Berlinde De Bruyckere, Arcangelo III (San Giorgio), 2023–2024, 2024, cire, poils d'animaux, silicone, fer, époxy. Courtesy l’artiste et Hauser & Wirth Photo : Mirjam Devriendt
Son travail recèle, à travers les matériaux parfois pauvres qu’elle affectionne également – couvertures, papiers tapisserie, fleurs séchées – de nombreuses métaphores liées à la réincarnation à travers le « recyclage » qu’elle opère avec tous ses éléments. Ainsi, pour elle, les couvertures qu’elle transforme en sculptures murales souples l’amènent à se référer au drame des migrants qui traversent les mers et qui trouvent dans ces objets du quotidien un premier réconfort. Les matériaux nobles ne sont pas en reste, comme la table en marbre soutenant le corps du poulain de Lost V, même si une couverture, encore, sépare l’animal de la froideur de la pierre. Avec le douloureux Saint Sébastien d’une part, la série des majestueux Arcangelo de l’autre, le divin, autrement dit le religieux dans l’histoire de l’art, ne cesse de faire irruption dans le monde profane et la rudesse des matières, si ce n’est des sentiments, qui le caractérisent. Une bonne partie de la puissance de l’œuvre de Berlinde De Bruyckere se situe précisément dans les équilibres qu’elle parvient à maîtriser, à commencer par la posture de ces grandes compositions et leur monumentale fragilité. Mais aussi entre les matériaux pauvres et nobles et, bien sûr, ces silhouettes difficiles à cerner sous leurs couches de parures ou de coiffes. Telle Fran Dics, cette intrigante figure féminine réalisée il y a presque vingt-cinq ans déjà et qui clôture l’exposition.
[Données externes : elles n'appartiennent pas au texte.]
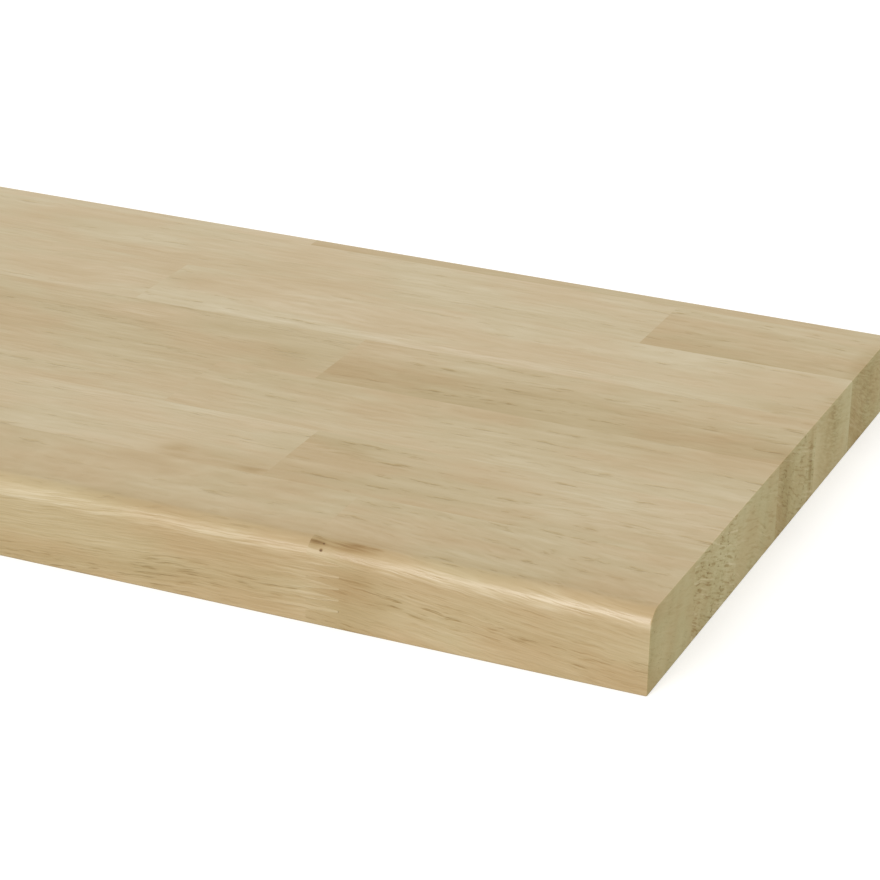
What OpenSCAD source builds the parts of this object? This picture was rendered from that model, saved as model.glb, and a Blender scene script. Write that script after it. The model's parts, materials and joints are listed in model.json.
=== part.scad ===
// Solid oak window sill: a board glued up from finger-jointed staves, ripped to its
// depth at the back, cut square at both ends and rounded along the top front edge.
// The front edge faces -Y, the window frame is at +Y, and the underside is at Z = 0.

/* [Board] */
// Length of the sill along the window
length = 1200; // [600:50:2000]
// Depth from the front edge to the window frame
depth = 250; // [150:10:300]
// Thickness of the board
thickness = 27; // [18:1:40]
// Radius of the rounded top front edge
edge_radius = 6; // [1:0.5:12]

/* [Staves] */
// Width of a full stave
stave_w = 41; // [30:1:60]
// Width of the front stave once its edge is planed
front_stave_w = 38.5; // [25:0.5:60]
// Narrowest strip that ripping to depth may leave at the back
narrowest_strip = 4; // [2:1:15]
// Shortest stave that may be left at the left-hand end
shortest_stave = 70; // [40:5:120]

/* [Finger joints] */
// Length of a finger along the grain
finger_l = 11; // [8:0.5:15]
// Distance from finger to finger through the thickness
finger_pitch = 3.8; // [3:0.1:6]
// Width of a finger's blunt tip
finger_tip = 0.6; // [0.3:0.1:1]
// Glue pocket left past each tip
tip_gap = 0.15; // [0.1:0.05:0.5]
// Least shoulder of whole wood above and below the fingers
least_shoulder = 3; // [2:0.5:5]

/* [Hidden] */
$fn = 96;

// Tones of bare oak, from pale sapwood to brown heartwood
OAK_TONES = ["#d3c19c", "#cbb68d", "#c3ad82", "#b89f70"];

// Each full row's first joint, measured from the right-hand end, from the front row back
FIRST_JOINTS = [110, 144, 201, 165, 257, 78];
// First joint of the strip that is left at the back
STRIP_FIRST_JOINT = 226;
// Lengths of the staves that follow; each row starts at another place in the list
STAVE_LENGTHS = [360, 290, 410, 250, 330, 380];
// Tone of each stave, row by row, counted from the right-hand end
ROW_TONES = [
    [2, 1, 3, 1], [1, 0, 2, 1], [0, 1, 0, 2], [3, 2, 1, 2], [1, 0, 2, 0], [2, 0, 1, 3], [1, 3, 1, 2]
];

// Rows of staves: the last row is what is left of the depth
row_count = 1 + max(1, ceil((depth - front_stave_w - narrowest_strip) / stave_w));
function row_front(r) = r == 0 ? 0 : front_stave_w + (r - 1) * stave_w;
function row_back(r) = r == row_count - 1 ? depth : row_front(r + 1);

// Joints of a row, as distances from the right-hand end
function first_joint(r) = r == row_count - 1 ? STRIP_FIRST_JOINT : FIRST_JOINTS[r % len(FIRST_JOINTS)];
function stave_after(r, k) = STAVE_LENGTHS[(k + 2 * r) % len(STAVE_LENGTHS)];
function joints(r) =
    [for (k = 0, d = first_joint(r); d <= length - shortest_stave; d = d + stave_after(r, k), k = k + 1) d];
function joint_x(r, k) = length / 2 - joints(r)[k];

function row_name(r) = r == 0 ? "front_stave" : r == row_count - 1 ? "back_strip" : str("row", r + 1, "_stave");
STAVES = [for (r = [0 : row_count - 1]) for (k = [0 : len(joints(r))]) [r, k]];

// Fingers fill the thickness between two equal shoulders
finger_count = floor((thickness - 2 * least_shoulder) / finger_pitch);
shoulder = (thickness - finger_count * finger_pitch) / 2;
finger_root = finger_pitch - finger_tip;
function finger_z(i) = shoulder + (i + 0.5) * finger_pitch;
function half_width(reach) = (finger_root + (finger_tip - finger_root) * reach / finger_l) / 2;

// Square-cut end, from the underside up
function cut_end(x) = [[x, 0], [x, thickness]];

// End with fingers that reach past the shoulders at x
function finger_end(x) = let (reach = finger_l - tip_gap) concat(
    [[x, 0]],
    [for (i = [0 : finger_count - 1]) for (p = [[0, -1], [reach, -1], [reach, 1], [0, 1]])
        [x + p[0], finger_z(i) + p[1] * half_width(p[0])]],
    [[x, thickness]]
);

// End with the slots that the fingers enter; the wood between two slots stops tip_gap short of x
function slot_end(x) = concat(
    [[x, 0]],
    [for (i = [0 : finger_count - 1])
        let (below = i == 0 ? 0 : tip_gap, above = i == finger_count - 1 ? 0 : tip_gap)
        for (p = [[below, -1], [finger_l, -1], [finger_l, 1], [above, 1]])
            [x + p[0], finger_z(i) + p[1] * half_width(p[0])]],
    [[x, thickness]]
);

function reversed(points) = [for (i = [len(points) - 1 : -1 : 0]) points[i]];

// One stave: its side view runs the whole width of its row
module stave_blank(r, k) {
    is_left_most = k == len(joints(r));
    left = is_left_most ? cut_end(-length / 2) : slot_end(joint_x(r, k));
    right = k == 0 ? cut_end(length / 2) : finger_end(joint_x(r, k - 1));
    translate([0, row_back(r) - depth / 2, 0])
        rotate([90, 0, 0])
            linear_extrude(row_back(r) - row_front(r))
                polygon(concat(left, reversed(right)));
}

// What the router takes off along the top front edge
module edge_waste() {
    over = 1;
    translate([-length / 2 - over, -depth / 2, thickness])
        difference() {
            translate([0, -over, -edge_radius])
                cube([length + 2 * over, edge_radius + over, edge_radius + over]);
            translate([-over, edge_radius, -edge_radius])
                rotate([0, 90, 0])
                    cylinder(r = edge_radius, h = length + 4 * over);
        }
}

module stave(r, k) {
    tones = ROW_TONES[r % len(ROW_TONES)];
    color(OAK_TONES[tones[k % len(tones)]])
        if (r == 0)
            difference() {
                stave_blank(r, k);
                edge_waste();
            }
        else
            stave_blank(r, k);
}

for (i = [0 : len(STAVES) - 1])
    stave(STAVES[i][0], STAVES[i][1]);
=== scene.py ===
import json
from math import pi, radians

import bpy
from mathutils import Euler, Matrix, Vector

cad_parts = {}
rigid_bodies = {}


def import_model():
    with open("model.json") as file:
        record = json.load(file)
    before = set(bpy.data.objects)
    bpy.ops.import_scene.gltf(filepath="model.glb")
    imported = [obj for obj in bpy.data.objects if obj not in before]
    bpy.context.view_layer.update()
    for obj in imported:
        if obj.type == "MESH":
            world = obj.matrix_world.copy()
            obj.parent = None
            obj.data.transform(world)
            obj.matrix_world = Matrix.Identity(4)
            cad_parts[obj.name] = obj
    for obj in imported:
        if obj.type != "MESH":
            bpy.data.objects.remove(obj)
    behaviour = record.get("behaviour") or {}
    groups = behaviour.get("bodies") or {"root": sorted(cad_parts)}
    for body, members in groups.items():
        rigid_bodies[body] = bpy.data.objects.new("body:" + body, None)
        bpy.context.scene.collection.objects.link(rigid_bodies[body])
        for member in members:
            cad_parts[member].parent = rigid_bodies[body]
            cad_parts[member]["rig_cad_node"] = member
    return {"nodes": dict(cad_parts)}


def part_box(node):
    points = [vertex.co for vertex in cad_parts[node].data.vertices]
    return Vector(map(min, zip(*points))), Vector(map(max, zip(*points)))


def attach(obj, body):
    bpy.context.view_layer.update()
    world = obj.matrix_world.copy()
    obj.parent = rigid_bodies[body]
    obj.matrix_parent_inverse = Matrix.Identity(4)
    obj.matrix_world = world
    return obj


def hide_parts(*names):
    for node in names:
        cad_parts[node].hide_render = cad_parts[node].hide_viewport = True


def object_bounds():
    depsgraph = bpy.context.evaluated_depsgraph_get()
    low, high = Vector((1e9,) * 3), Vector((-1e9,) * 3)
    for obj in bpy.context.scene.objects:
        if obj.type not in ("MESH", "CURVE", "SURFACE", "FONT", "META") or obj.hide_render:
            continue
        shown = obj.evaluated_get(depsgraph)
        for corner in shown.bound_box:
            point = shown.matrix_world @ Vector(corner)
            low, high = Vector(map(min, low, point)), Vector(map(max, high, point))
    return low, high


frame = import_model()
cad_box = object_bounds()
low, high = (Vector(corner) for corner in cad_box)

# Front row: four oak staves in a line, finger-jointed end to end, glued to the row behind
# and then planed, with the top front edge routed round. Bare wood, sanded along the grain,
# its outer corners just broken with sandpaper.
MM = 0.001
TOUCHING = 0.001 * MM
EASED = 0.4 * MM
ROUND = 6 * MM
POCKET = 0.15 * MM
DRY_POCKET = 7 * MM

# Solid oak, sawn on the quarter and the rift, planed and sanded but not oiled. The eye sees soft
# tones that drift along the stave, sparse dark pores in short dashes, and a dull satin surface.
OAK = "#c9b999"
RAY = "#e2d6b4"
SAWN = "#ecf1e0"
RING = 4.5 * MM
WAVE = 1.6 * MM
WANDER = 8 * MM

# Sizes along the grain, out from the heart and round the rings. Real pores and fibres are about
# 0.3 mm thick, and are drawn at 0.8 mm so that they show.
PORE_SIZE = (10 * MM, 2.2 * MM, 0.8 * MM)
RAY_SIZE = (9 * MM, 26 * MM, 0.9 * MM)
TORN_SIZE = (2 * MM, 8 * MM, 1.0 * MM)
FIBRE_SIZE = (17 * MM, 5 * MM, 0.8 * MM)
STREAK_SIZE = (90 * MM, 9 * MM, 14 * MM)
CLOUD_SIZE = (50 * MM, 20 * MM, 20 * MM)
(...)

Ce personnage trouble de taille humaine, mais dont la longue chevelure, en crin de cheval et équivalente à sa taille, dissimulant la moitié de son corps, laisse le visiteur face à une dernière énigme, celle d’une identité insaisissable, car toujours, chez l’artiste, l’univocité n’est pas de mise.
« Berlinde de Bruyckere. Khoros », jusqu’au 31 août 2025, Palais des Beaux-Arts, 23 rue Ravenstein, 1000 Bruxelles, www.bozar.be.
Catalogue, coédition Bozar et Fonds Mercator, 128 p., 29,95 euros, en anglais uniquement.